Search the material below for the word "this" and copy every line in which it occurs.

** BEGIN Task material **

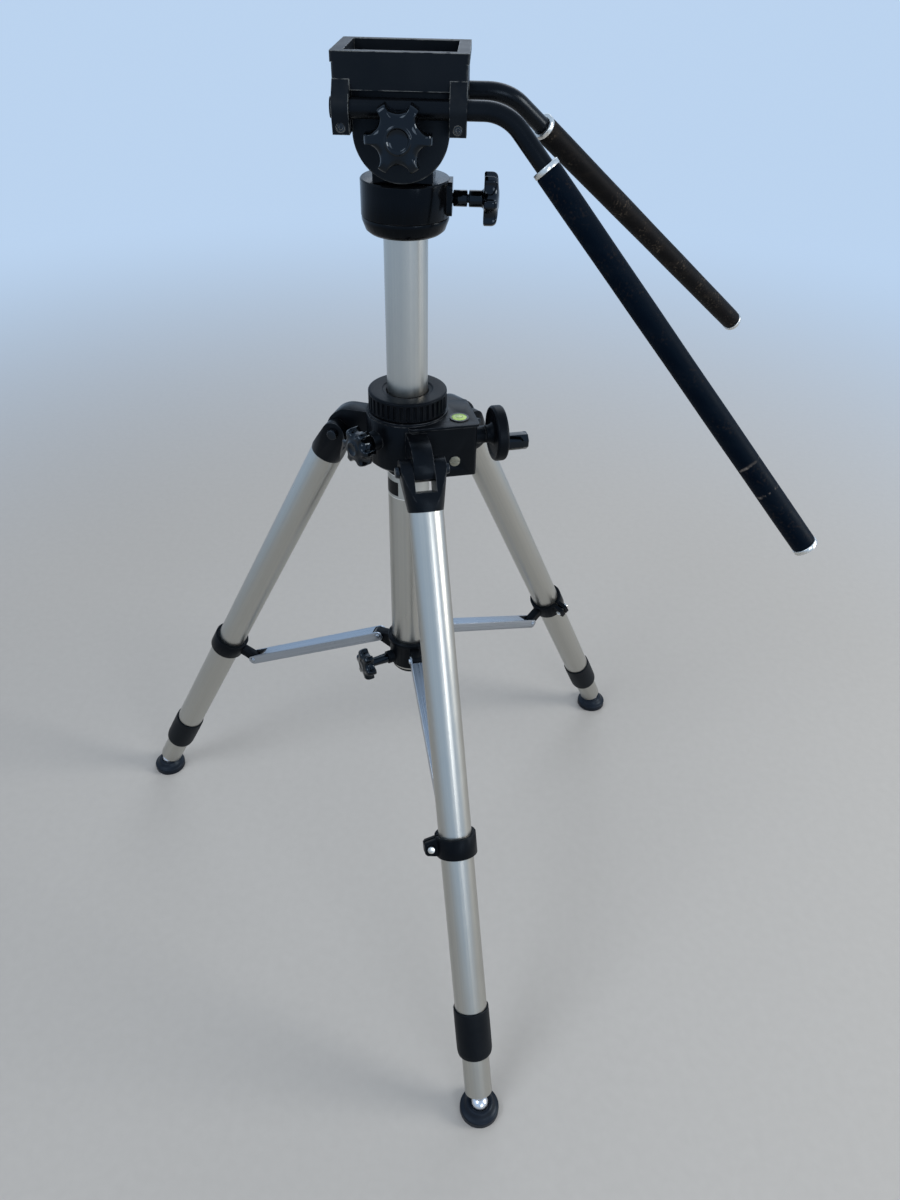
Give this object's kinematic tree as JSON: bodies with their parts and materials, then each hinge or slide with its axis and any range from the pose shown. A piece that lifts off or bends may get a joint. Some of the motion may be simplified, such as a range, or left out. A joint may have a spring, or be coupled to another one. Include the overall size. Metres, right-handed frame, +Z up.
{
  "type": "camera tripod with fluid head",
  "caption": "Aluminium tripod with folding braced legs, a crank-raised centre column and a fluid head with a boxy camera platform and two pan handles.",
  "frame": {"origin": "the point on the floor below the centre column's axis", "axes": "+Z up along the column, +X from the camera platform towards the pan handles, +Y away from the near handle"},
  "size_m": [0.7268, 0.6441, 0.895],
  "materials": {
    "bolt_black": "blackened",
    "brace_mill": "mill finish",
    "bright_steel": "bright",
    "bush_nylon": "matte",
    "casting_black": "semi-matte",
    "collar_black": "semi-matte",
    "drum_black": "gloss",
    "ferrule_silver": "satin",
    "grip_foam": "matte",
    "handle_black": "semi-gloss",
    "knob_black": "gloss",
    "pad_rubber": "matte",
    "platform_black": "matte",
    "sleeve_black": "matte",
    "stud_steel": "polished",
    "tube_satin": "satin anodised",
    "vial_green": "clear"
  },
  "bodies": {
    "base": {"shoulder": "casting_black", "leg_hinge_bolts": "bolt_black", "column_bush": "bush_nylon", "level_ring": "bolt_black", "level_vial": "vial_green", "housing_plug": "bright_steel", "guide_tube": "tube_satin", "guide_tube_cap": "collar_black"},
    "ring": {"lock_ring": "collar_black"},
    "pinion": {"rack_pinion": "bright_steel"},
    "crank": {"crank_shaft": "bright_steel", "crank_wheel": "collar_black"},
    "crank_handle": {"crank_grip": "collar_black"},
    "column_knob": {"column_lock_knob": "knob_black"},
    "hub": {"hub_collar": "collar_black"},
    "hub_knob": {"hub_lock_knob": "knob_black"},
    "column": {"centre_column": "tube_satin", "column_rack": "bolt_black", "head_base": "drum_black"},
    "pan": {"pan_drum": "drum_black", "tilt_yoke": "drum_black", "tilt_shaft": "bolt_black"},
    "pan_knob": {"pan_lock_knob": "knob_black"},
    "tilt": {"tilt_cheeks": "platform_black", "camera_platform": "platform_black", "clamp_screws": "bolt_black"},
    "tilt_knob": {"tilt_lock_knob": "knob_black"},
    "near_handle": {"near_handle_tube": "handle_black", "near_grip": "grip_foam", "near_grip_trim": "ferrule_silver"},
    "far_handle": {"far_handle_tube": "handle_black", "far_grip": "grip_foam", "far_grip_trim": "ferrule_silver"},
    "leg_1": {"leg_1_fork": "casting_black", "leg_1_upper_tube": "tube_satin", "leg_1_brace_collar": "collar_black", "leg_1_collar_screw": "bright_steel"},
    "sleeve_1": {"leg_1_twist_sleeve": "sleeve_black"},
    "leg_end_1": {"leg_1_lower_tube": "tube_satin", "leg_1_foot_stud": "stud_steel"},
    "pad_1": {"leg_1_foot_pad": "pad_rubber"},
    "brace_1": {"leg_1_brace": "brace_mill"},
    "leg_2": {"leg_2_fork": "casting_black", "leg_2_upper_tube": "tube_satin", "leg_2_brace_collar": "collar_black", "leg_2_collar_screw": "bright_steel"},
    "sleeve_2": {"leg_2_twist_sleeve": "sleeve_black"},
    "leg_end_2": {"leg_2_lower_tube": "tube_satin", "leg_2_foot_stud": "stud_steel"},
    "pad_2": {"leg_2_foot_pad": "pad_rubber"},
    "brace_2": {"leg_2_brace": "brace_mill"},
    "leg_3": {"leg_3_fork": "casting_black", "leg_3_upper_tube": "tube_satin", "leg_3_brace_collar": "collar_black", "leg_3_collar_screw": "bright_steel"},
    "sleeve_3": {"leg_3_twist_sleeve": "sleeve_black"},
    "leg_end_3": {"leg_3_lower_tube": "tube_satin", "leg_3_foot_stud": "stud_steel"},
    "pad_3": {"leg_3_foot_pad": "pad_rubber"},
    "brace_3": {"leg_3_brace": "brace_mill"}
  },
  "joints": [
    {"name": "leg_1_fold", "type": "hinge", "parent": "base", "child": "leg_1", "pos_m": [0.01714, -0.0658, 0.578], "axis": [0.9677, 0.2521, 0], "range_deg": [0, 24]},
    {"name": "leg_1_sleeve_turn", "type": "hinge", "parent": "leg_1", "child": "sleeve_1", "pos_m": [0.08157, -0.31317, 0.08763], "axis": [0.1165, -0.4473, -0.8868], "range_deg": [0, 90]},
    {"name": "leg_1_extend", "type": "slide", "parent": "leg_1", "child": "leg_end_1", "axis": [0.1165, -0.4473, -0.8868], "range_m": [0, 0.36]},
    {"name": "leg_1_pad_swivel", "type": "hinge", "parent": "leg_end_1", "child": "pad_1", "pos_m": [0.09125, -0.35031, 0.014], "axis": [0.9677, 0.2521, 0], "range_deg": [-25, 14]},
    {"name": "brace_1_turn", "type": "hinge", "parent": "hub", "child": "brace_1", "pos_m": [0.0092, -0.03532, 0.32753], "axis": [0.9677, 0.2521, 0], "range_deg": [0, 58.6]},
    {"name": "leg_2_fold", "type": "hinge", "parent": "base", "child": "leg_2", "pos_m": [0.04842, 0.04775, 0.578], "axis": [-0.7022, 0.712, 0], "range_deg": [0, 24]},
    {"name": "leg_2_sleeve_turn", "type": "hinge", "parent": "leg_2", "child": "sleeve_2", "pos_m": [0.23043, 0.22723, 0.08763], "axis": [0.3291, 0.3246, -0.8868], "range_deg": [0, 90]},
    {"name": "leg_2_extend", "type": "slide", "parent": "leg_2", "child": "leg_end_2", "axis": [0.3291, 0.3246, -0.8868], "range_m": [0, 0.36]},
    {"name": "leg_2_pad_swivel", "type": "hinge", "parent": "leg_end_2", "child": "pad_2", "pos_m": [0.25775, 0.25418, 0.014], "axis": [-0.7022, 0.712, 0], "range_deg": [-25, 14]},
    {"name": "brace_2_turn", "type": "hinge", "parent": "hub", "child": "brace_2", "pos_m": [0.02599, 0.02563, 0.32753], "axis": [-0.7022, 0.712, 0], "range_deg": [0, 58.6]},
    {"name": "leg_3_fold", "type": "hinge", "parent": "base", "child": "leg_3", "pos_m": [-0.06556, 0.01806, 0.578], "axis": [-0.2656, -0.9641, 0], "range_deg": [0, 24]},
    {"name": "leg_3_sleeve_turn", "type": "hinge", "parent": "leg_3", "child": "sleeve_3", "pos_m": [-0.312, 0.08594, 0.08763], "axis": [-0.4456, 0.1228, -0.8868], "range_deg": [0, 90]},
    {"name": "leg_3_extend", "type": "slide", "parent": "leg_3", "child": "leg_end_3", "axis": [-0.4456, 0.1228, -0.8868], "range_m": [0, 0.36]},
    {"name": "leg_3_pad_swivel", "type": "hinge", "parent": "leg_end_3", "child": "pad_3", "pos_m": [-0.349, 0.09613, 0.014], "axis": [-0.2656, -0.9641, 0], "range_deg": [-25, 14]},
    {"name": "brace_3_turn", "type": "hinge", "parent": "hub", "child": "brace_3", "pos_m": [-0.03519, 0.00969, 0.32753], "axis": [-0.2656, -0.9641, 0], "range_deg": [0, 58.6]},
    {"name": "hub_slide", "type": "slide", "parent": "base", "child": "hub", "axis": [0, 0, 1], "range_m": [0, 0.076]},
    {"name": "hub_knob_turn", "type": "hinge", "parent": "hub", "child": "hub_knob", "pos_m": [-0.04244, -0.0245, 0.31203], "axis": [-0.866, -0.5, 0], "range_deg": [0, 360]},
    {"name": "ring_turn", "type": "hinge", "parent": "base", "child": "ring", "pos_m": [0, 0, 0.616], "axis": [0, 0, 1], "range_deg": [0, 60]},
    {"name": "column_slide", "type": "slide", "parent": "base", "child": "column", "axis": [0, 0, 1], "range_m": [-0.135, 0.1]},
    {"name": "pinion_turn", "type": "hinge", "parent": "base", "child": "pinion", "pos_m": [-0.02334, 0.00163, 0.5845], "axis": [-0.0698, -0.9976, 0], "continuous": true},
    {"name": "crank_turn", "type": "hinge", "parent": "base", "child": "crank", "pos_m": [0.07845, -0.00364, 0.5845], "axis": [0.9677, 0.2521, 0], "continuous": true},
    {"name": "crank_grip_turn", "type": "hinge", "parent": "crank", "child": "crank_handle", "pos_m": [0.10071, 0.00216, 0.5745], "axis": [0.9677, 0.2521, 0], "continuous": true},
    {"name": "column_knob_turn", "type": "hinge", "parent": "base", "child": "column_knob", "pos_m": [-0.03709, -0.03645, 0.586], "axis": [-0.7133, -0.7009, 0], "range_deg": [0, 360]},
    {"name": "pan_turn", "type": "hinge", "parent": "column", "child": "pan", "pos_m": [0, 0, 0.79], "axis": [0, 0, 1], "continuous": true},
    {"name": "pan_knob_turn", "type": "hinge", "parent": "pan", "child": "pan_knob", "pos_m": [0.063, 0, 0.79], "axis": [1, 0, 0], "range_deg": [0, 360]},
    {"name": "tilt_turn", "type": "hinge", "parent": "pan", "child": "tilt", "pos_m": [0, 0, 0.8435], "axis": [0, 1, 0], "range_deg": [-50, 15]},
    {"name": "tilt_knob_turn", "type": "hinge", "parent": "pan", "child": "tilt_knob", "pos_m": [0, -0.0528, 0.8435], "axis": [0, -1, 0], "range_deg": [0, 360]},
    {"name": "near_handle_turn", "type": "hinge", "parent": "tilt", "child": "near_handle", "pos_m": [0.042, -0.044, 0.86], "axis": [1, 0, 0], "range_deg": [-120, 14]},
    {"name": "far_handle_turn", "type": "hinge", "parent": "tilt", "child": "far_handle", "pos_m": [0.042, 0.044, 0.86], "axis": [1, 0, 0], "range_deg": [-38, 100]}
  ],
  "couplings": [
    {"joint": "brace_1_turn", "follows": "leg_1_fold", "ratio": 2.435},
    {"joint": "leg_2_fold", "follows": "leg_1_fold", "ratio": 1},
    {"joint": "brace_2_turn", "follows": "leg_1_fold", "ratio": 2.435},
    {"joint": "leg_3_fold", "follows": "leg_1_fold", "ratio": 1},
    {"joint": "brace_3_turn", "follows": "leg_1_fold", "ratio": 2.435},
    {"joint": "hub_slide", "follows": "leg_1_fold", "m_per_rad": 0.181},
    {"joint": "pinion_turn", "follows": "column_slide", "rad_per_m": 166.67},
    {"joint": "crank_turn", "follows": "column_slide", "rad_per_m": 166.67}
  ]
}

** END Task material **
** BEGIN Task material **

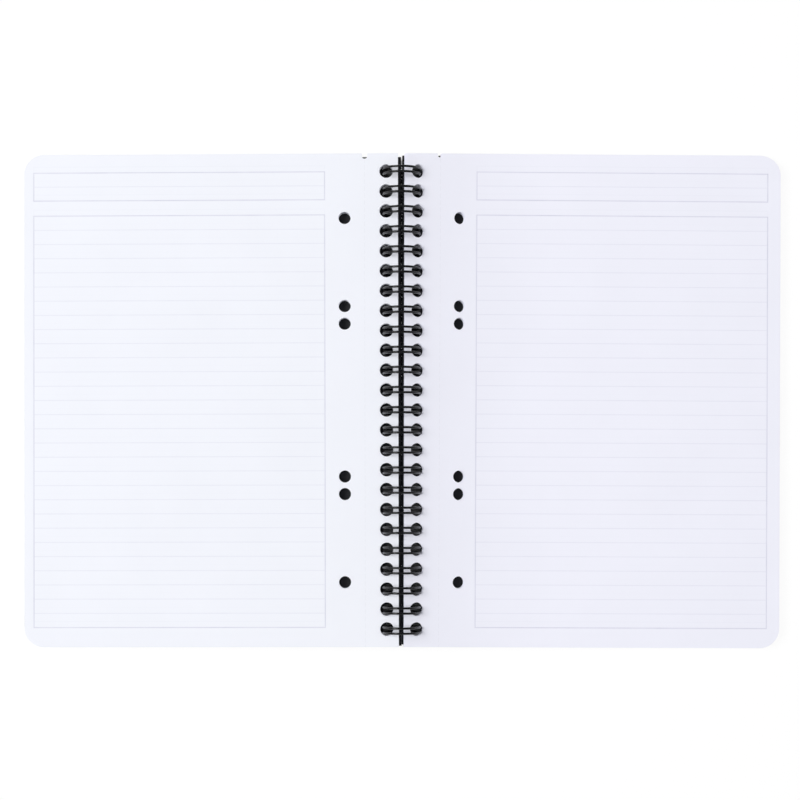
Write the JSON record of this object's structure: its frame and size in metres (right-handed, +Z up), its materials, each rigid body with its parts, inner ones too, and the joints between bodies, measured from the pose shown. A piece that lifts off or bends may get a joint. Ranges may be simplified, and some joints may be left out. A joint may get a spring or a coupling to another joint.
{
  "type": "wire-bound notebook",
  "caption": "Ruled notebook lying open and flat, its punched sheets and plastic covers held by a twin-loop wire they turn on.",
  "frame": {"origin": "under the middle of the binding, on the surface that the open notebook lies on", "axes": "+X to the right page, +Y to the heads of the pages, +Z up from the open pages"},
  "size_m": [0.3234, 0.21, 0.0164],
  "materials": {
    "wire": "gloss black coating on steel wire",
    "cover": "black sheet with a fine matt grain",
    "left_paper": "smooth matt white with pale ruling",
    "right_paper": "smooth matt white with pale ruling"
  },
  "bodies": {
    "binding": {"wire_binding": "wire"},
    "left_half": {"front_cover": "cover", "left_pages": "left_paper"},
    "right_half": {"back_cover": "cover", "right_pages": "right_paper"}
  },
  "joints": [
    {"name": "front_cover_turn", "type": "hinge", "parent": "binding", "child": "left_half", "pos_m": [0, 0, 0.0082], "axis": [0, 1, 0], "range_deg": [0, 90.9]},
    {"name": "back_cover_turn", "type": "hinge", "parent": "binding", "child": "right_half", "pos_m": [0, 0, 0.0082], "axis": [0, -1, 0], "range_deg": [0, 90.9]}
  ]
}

** END Task material **

Task solution:
Give this object's kinematic tree as JSON: bodies with their parts and materials, then each hinge or slide with its axis and any range from the pose shown. A piece that lifts off or bends may get a joint. Some of the motion may be simplified, such as a range, or left out. A joint may have a spring, or be coupled to another one. Include the overall size. Metres, right-handed frame, +Z up.
Write the JSON record of this object's structure: its frame and size in metres (right-handed, +Z up), its materials, each rigid body with its parts, inner ones too, and the joints between bodies, measured from the pose shown. A piece that lifts off or bends may get a joint. Ranges may be simplified, and some joints may be left out. A joint may get a spring or a coupling to another joint.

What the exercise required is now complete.